Some portions of the purified water have also been discharged into the sea since August 2023. The permit from the responsible Japanese authority limits this discharge to 22 terabecquerels per year. That approximately corresponds roughly to a dicharge of one fifth of to the annual discharge of tritium in the waste water from all German nuclear power plants in 2019. In total, the Earth’s oceans contain around 10 million terabecquerels of tritium. From a radiological perspective, it is safe to discharge the purified waste water if it is carried out according to the specifications of the permit.
Further information is available in the article “Assessing the impacts of the tritium discharges into the Pacific Ocean” on the website of the Thünen Institute.
Travel to Japan
Lantern in a park in Japan (Tokyo)
As a result of the Fukushima accident, people on trips to the affected areas are exposed to increased levels of radiation. Unlike the local population, however, tourists are only exposed to the radiation for a short time.

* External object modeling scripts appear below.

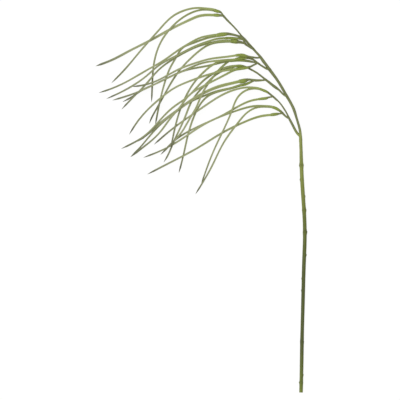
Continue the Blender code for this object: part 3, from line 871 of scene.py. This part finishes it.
def branch_material():
    """Dull green, with painted shade in the creases between its ribs. Its other marks are forks, and where it
    still has the stem's fresh colour.
    """
    made, tree = material("branch_skin")
    mark = marks_of(tree)
    patches = level(tree, grain(tree, 1.4, 30), 0.35, 0.65)
    colour = mix(tree, patches, (0.132, 0.150, 0.052), (0.200, 0.224, 0.084))
    streaks = level(tree, grain(tree, 0.5, 12), 0.45, 0.7, 0.0, 0.5)
    colour = mix(tree, streaks, colour, (0.26, 0.29, 0.12))
    # Painted shade in the creases between the ribs
    colour = mix(tree, times(tree, mark["X"], 0.30), colour, (0.45, 0.47, 0.4), "MULTIPLY")
    colour = mix(tree, times(tree, mark["Y"], 0.5), colour, (0.105, 0.120, 0.030))
    colour = mix(tree, mark["Z"], colour, (0.250, 0.290, 0.072))
    flecks = level(tree, grain(tree, 0.9, 2.0, 4.0), 0.67, 0.73, 0.0, 0.5)
    colour = mix(tree, flecks, colour, (0.14, 0.11, 0.05))
    roughness = level(tree, grain(tree, 0.7, 10), 0.3, 0.7, 0.42, 0.6)
    finish(tree, colour, roughness, grain(tree, 0.3, 7, 4.0), 0.1)
    return made


def sheath_material():
    """Dull twig green that turns to fresh leaf green, with painted shade in its creases and inside its mouth.
    Its other marks are leaf and the lip.
    """
    made, tree = material("sheath_skin")
    mark = marks_of(tree)
    twig = level(tree, grain(tree, 1.0, 20), 0.35, 0.65)
    twig = mix(tree, twig, (0.128, 0.142, 0.050), (0.190, 0.210, 0.080))
    leaf = level(tree, grain(tree, 1.2, 25), 0.35, 0.65)
    leaf = mix(tree, leaf, (0.196, 0.250, 0.034), (0.272, 0.336, 0.062))
    colour = mix(tree, mark["Y"], twig, leaf)
    streaks = level(tree, grain(tree, 0.35, 14), 0.45, 0.7, 0.0, 0.5)
    colour = mix(tree, streaks, colour, (0.35, 0.41, 0.12))
    # Painted shade in the creases and inside the mouth
    colour = mix(tree, times(tree, mark["X"], 0.4), colour, (0.45, 0.5, 0.3), "MULTIPLY")
    colour = mix(tree, times(tree, mark["Z"], 0.7), colour, (0.34, 0.38, 0.16))
    roughness = level(tree, grain(tree, 0.6, 10), 0.3, 0.7, 0.40, 0.56)
    finish(tree, colour, roughness, grain(tree, 0.25, 8, 4.0), 0.08)
    return made


def blade_material():
    """Pale green that dries to a dark point, with painted shade in the groove. Its other marks are the
    underside and the edges.
    """
    made, tree = material("blade_skin")
    mark = marks_of(tree)
    colour = ramp(tree, attribute(tree, "along")["Fac"], BLADE_COLOURS)
    shade = level(tree, grain(tree, 60, 220, 1.0), 0.40, 0.60, 0.0, 0.6)
    colour = mix(tree, shade, colour, (0.70, 0.72, 0.68), "MULTIPLY")
    streaks = level(tree, grain(tree, 0.4, 26), 0.45, 0.68, 0.0, 0.55)
    colour = mix(tree, streaks, colour, (0.42, 0.46, 0.22))
    # Painted shade in the groove along the top
    colour = mix(tree, times(tree, mark["X"], 0.45), colour, (0.50, 0.53, 0.42), "MULTIPLY")
    colour = mix(tree, times(tree, mark["Y"], 0.4), colour, (0.28, 0.30, 0.18))
    colour = mix(tree, times(tree, mark["Z"], 0.35), colour, (0.36, 0.40, 0.20))
    flecks = level(tree, grain(tree, 0.8, 3.0, 4.0), 0.68, 0.74, 0.0, 0.5)
    colour = mix(tree, flecks, colour, (0.15, 0.125, 0.055))
    roughness = level(tree, grain(tree, 0.6, 12), 0.3, 0.7, 0.42, 0.58)
    finish(tree, colour, roughness, grain(tree, 0.22, 10, 4.0), 0.07)
    return made


# Stage, light and camera
def make_stage():
    """A pale floor that glows softly, as a light table does, so that almost no shadow shows on it."""
    half = FLOOR_METRES / 2
    mesh = bpy.data.meshes.new("floor")
    corners = [(-half, -half, 0.0), (half, -half, 0.0), (half, half, 0.0), (-half, half, 0.0)]
    mesh.from_pydata(corners, [], [(0, 1, 2, 3)])
    floor = bpy.data.objects.new("floor", mesh)
    bpy.context.collection.objects.link(floor)
    made, tree = material("floor_white")
    shader = tree.nodes["Principled BSDF"]
    shader.inputs["Base Color"].default_value = FLOOR_COLOUR
    shader.inputs["Roughness"].default_value = 0.9
    shader.inputs["Specular IOR Level"].default_value = 0.0
    shader.inputs["Emission Color"].default_value = WHITE
    shader.inputs["Emission Strength"].default_value = FLOOR_GLOW
    mesh.materials.append(made)


def make_light():
    """White light all round, and a soft key light from the upper left."""
    world = bpy.data.worlds.new("studio")
    bpy.context.scene.world = world
    world.use_nodes = True
    background = world.node_tree.nodes["Background"]
    background.inputs["Color"].default_value = WHITE
    background.inputs["Strength"].default_value = WORLD_LIGHT
    key = bpy.data.lights.new("key", "SUN")
    key.energy = KEY_STRENGTH
    key.angle = np.radians(KEY_SOFTNESS)
    lamp = bpy.data.objects.new("key", key)
    lamp.rotation_euler = (np.radians(KEY_TILT[0]), np.radians(KEY_TILT[1]), 0.0)
    bpy.context.collection.objects.link(lamp)


def make_camera():
    """A camera far above the picture's centre, with the lens that frames the picture from there."""
    data = bpy.data.cameras.new("camera")
    data.sensor_width = SENSOR
    data.lens = SENSOR * CAMERA_METRES / (PICTURE_WIDTH * MM)
    data.clip_end = 10 * CAMERA_METRES
    camera = bpy.data.objects.new("camera", data)
    camera.location = (PICTURE_CENTRE[0] * MM, PICTURE_CENTRE[1] * MM, CAMERA_METRES)
    bpy.context.collection.objects.link(camera)
    bpy.context.scene.camera = camera
    bpy.context.scene.view_settings.view_transform = "Standard"


MATERIALS = {
    "stem": stem_material(),
    "branch": branch_material(),
    "sheath": sheath_material(),
    "blade": blade_material(),
}


def build():
    """Every piece of the spray. A blade's name gives the number of the sheath that it grows out of."""
    limbs, forks = read_limbs()
    make_stem(limbs["stem"])
    for seed, name in enumerate(BRANCHES, 1):
        make_branch(name, limbs[name], forks.get(name, []), seed)
    for seed, name in enumerate(SHEATHS, 11):
        make_sheath(name, limbs[name], forks.get(name, []), seed)
    for seed, name in enumerate(BLADES, 31):
        make_blade(name, limbs["sheath_" + name[6:8]], seed)


make_camera()
make_light()
make_stage()
build()
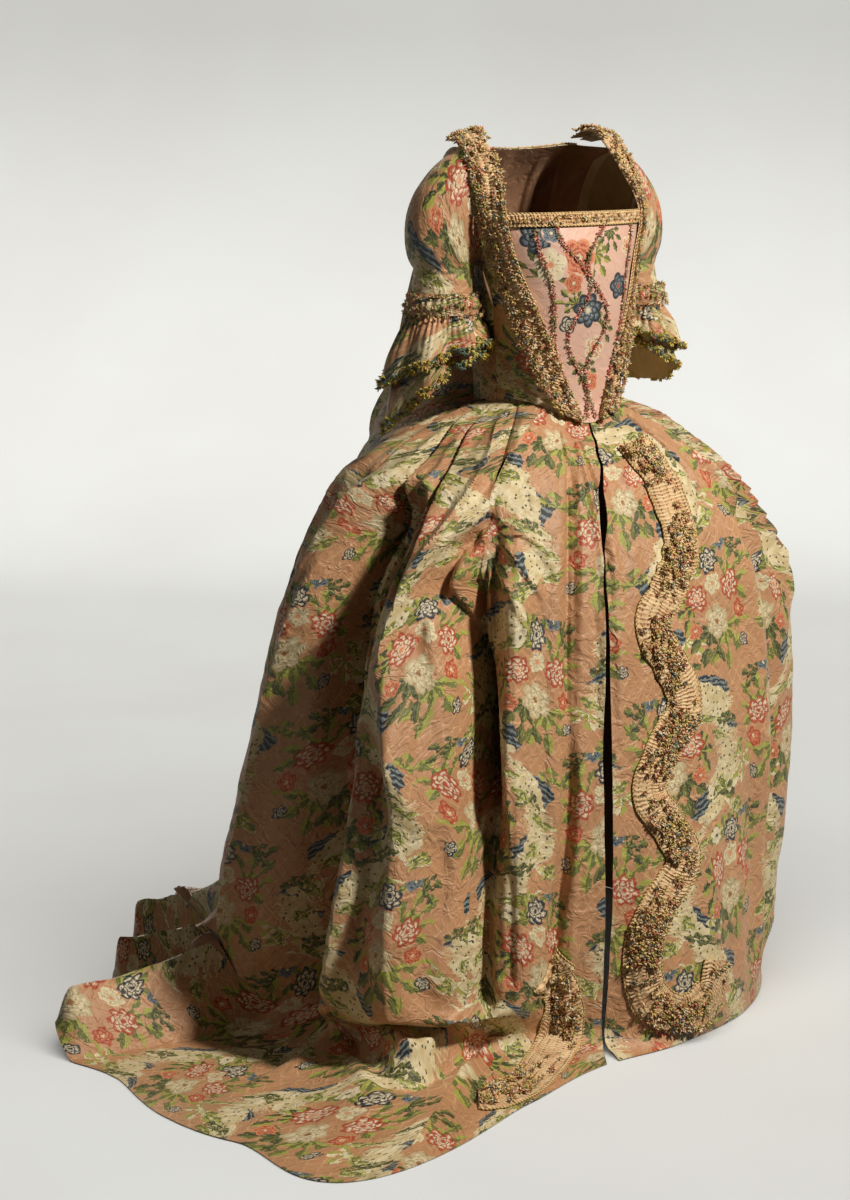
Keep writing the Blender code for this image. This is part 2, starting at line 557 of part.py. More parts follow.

Accordingly, the potential additional radiation dose from a typical visit remains well below one millisievert.
For comparison, the average radiation dose received by people in Germany due to natural radiation (from the ground, for example) is about 2–3 millisieverts per year.
Example: visiting the city of Fukushima as a tourist
The city of Fukushima is outside of the exclusion zone and has an average dose rate of approximately 0.1 to 0.5 microsieverts per hour (for comparison, the average dose rate in Germany is about 0.1 microsieverts per hour). A one-week visit to the city of Fukushima would result in an additional radiation dose of up to about 0.1 millisieverts, which remains within the range of variation for annual natural radiation exposure in Germany.
Exclusion zone around the Fukushima power plant
Given the high ambient dose, people are only permitted to enter the exclusion zone around the Fukushima power plant with special authorisation, in protective clothing and with a dosimeter.
Situation outside of Japan
Air dust collector at the BfS monitoring station Schauinsland
Outside of Japan, worldwide measurements following the accident showed that contamination with radioactive substances from the Fukushima reactors was low, partly because 80% of the radioactive material was distributed into the atmosphere in the direction of the Pacific Ocean. This material was primarily dispersed in the northern hemisphere, where it became diluted.
Minimal quantities of the material could be detected by trace measurements, such as those taken in Germany by the BfS on the Schauinsland mountain near Freiburg. In the period from mid-March to mid-May 2011, extremely low concentrations of iodine-131 and caesium-134/137 could be detected in the air in Germany.
Japanese imports
Imported goods from Japan undergo spot radiation checks by the customs authorities, especially in the case of goods arriving by container ship. The Japanese limits applicable to the import of food and feed from Japan into the European Union (EU) until 02.08.2023 were replaced by EU limits on 03.08.2023. In Germany, the customs authorities monitor the legal import of Japanese foodstuffs.
Increased contamination of shipping units following the accident in Fukushima was very rare. The authorities also inspected ships and aircraft.
For a shipping unit, the surface contamination was not allowed to exceed four Becquerels per square centimetre. If this limit was exceeded, the freight had to be decontaminated. If that was not possible, the goods were returned to sender.
Data basis
The information presented here on radiological data, measures and planning in Japan is based on information from Japanese government authorities, Fukushima Prefecture authorities, TEPCO, measurements by private individuals (safecast.org), scientific publications and BfS's own estimates and expert assessments.
State of 2024.02.21